## START
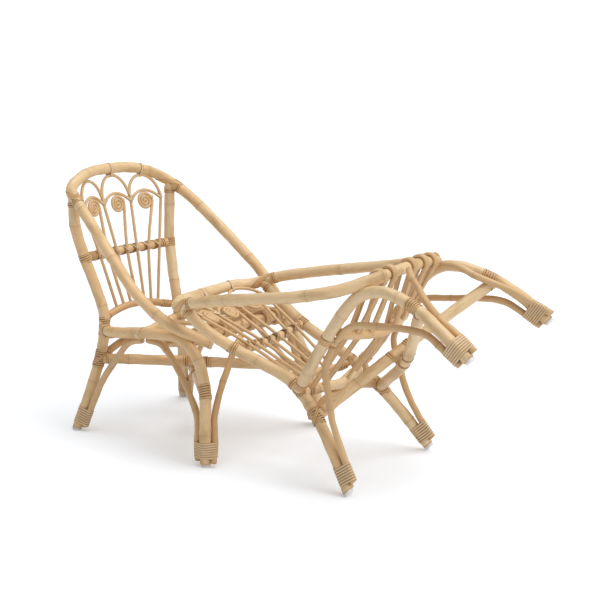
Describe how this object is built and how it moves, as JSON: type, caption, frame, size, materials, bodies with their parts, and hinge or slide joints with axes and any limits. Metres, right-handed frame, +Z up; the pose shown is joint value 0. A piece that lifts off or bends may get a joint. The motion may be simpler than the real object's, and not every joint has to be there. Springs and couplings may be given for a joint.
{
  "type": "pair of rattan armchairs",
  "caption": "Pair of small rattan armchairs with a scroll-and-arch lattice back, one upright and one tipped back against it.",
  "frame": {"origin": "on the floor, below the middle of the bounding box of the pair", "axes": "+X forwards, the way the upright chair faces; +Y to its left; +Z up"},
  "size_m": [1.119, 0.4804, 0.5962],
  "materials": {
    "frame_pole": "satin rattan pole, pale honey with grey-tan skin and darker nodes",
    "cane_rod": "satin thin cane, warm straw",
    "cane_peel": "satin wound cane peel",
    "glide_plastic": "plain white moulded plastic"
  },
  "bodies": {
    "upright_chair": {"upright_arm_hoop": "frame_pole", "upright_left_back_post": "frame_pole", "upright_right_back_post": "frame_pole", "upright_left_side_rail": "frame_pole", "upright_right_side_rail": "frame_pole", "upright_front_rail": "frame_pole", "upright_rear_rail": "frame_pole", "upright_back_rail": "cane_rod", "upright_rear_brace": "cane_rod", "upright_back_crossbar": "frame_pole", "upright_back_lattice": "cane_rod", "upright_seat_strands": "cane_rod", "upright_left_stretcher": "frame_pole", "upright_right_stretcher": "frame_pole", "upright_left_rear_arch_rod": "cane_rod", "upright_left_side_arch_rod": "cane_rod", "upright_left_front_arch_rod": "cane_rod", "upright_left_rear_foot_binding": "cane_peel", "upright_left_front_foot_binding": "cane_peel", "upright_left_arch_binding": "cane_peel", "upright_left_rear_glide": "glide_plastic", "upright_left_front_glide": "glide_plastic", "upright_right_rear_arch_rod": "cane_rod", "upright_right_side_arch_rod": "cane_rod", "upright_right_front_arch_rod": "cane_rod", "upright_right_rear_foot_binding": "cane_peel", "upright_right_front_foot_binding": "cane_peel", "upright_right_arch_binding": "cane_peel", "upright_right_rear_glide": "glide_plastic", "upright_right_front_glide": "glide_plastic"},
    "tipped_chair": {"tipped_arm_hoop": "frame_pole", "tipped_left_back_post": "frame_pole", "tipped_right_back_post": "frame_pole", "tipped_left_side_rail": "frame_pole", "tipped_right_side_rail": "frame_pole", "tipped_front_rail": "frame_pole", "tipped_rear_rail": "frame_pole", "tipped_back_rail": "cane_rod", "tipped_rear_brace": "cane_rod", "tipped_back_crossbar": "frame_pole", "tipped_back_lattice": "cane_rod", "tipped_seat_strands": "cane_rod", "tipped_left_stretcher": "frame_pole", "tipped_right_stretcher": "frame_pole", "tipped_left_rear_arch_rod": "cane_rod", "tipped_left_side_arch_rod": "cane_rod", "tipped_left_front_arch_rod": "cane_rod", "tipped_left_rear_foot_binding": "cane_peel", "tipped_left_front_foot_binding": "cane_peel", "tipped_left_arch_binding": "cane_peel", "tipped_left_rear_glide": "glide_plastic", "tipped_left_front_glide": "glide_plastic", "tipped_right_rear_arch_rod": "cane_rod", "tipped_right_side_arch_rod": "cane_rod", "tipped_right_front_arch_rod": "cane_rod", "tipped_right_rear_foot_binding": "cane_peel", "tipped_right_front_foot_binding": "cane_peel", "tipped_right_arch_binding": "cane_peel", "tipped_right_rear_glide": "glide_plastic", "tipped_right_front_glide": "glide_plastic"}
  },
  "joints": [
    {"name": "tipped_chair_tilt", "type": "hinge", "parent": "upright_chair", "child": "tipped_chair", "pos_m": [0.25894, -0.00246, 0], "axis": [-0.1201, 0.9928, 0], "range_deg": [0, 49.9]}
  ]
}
## END
*Exercise instructions*:
Recopy the whole listing exactly.

*The output*:
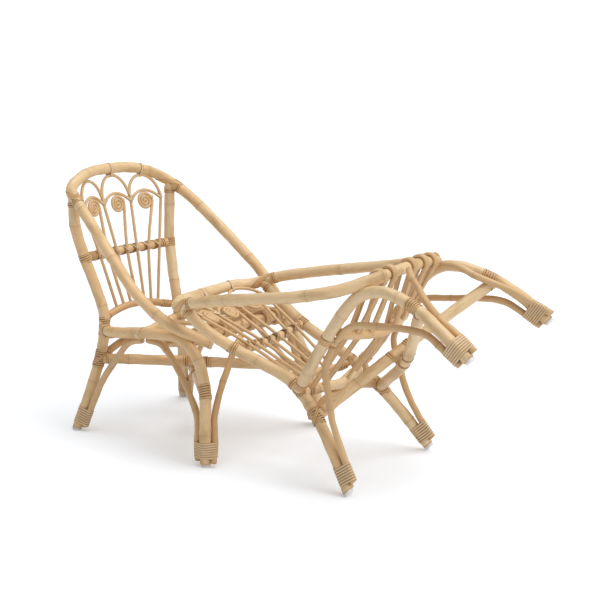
Describe how this object is built and how it moves, as JSON: type, caption, frame, size, materials, bodies with their parts, and hinge or slide joints with axes and any limits. Metres, right-handed frame, +Z up; the pose shown is joint value 0. A piece that lifts off or bends may get a joint. The motion may be simpler than the real object's, and not every joint has to be there. Springs and couplings may be given for a joint.
{
  "type": "pair of rattan armchairs",
  "caption": "Pair of small rattan armchairs with a scroll-and-arch lattice back, one upright and one tipped back against it.",
  "frame": {"origin": "on the floor, below the middle of the bounding box of the pair", "axes": "+X forwards, the way the upright chair faces; +Y to its left; +Z up"},
  "size_m": [1.119, 0.4804, 0.5962],
  "materials": {
    "frame_pole": "satin rattan pole, pale honey with grey-tan skin and darker nodes",
    "cane_rod": "satin thin cane, warm straw",
    "cane_peel": "satin wound cane peel",
    "glide_plastic": "plain white moulded plastic"
  },
  "bodies": {
    "upright_chair": {"upright_arm_hoop": "frame_pole", "upright_left_back_post": "frame_pole", "upright_right_back_post": "frame_pole", "upright_left_side_rail": "frame_pole", "upright_right_side_rail": "frame_pole", "upright_front_rail": "frame_pole", "upright_rear_rail": "frame_pole", "upright_back_rail": "cane_rod", "upright_rear_brace": "cane_rod", "upright_back_crossbar": "frame_pole", "upright_back_lattice": "cane_rod", "upright_seat_strands": "cane_rod", "upright_left_stretcher": "frame_pole", "upright_right_stretcher": "frame_pole", "upright_left_rear_arch_rod": "cane_rod", "upright_left_side_arch_rod": "cane_rod", "upright_left_front_arch_rod": "cane_rod", "upright_left_rear_foot_binding": "cane_peel", "upright_left_front_foot_binding": "cane_peel", "upright_left_arch_binding": "cane_peel", "upright_left_rear_glide": "glide_plastic", "upright_left_front_glide": "glide_plastic", "upright_right_rear_arch_rod": "cane_rod", "upright_right_side_arch_rod": "cane_rod", "upright_right_front_arch_rod": "cane_rod", "upright_right_rear_foot_binding": "cane_peel", "upright_right_front_foot_binding": "cane_peel", "upright_right_arch_binding": "cane_peel", "upright_right_rear_glide": "glide_plastic", "upright_right_front_glide": "glide_plastic"},
    "tipped_chair": {"tipped_arm_hoop": "frame_pole", "tipped_left_back_post": "frame_pole", "tipped_right_back_post": "frame_pole", "tipped_left_side_rail": "frame_pole", "tipped_right_side_rail": "frame_pole", "tipped_front_rail": "frame_pole", "tipped_rear_rail": "frame_pole", "tipped_back_rail": "cane_rod", "tipped_rear_brace": "cane_rod", "tipped_back_crossbar": "frame_pole", "tipped_back_lattice": "cane_rod", "tipped_seat_strands": "cane_rod", "tipped_left_stretcher": "frame_pole", "tipped_right_stretcher": "frame_pole", "tipped_left_rear_arch_rod": "cane_rod", "tipped_left_side_arch_rod": "cane_rod", "tipped_left_front_arch_rod": "cane_rod", "tipped_left_rear_foot_binding": "cane_peel", "tipped_left_front_foot_binding": "cane_peel", "tipped_left_arch_binding": "cane_peel", "tipped_left_rear_glide": "glide_plastic", "tipped_left_front_glide": "glide_plastic", "tipped_right_rear_arch_rod": "cane_rod", "tipped_right_side_arch_rod": "cane_rod", "tipped_right_front_arch_rod": "cane_rod", "tipped_right_rear_foot_binding": "cane_peel", "tipped_right_front_foot_binding": "cane_peel", "tipped_right_arch_binding": "cane_peel", "tipped_right_rear_glide": "glide_plastic", "tipped_right_front_glide": "glide_plastic"}
  },
  "joints": [
    {"name": "tipped_chair_tilt", "type": "hinge", "parent": "upright_chair", "child": "tipped_chair", "pos_m": [0.25894, -0.00246, 0], "axis": [-0.1201, 0.9928, 0], "range_deg": [0, 49.9]}
  ]
}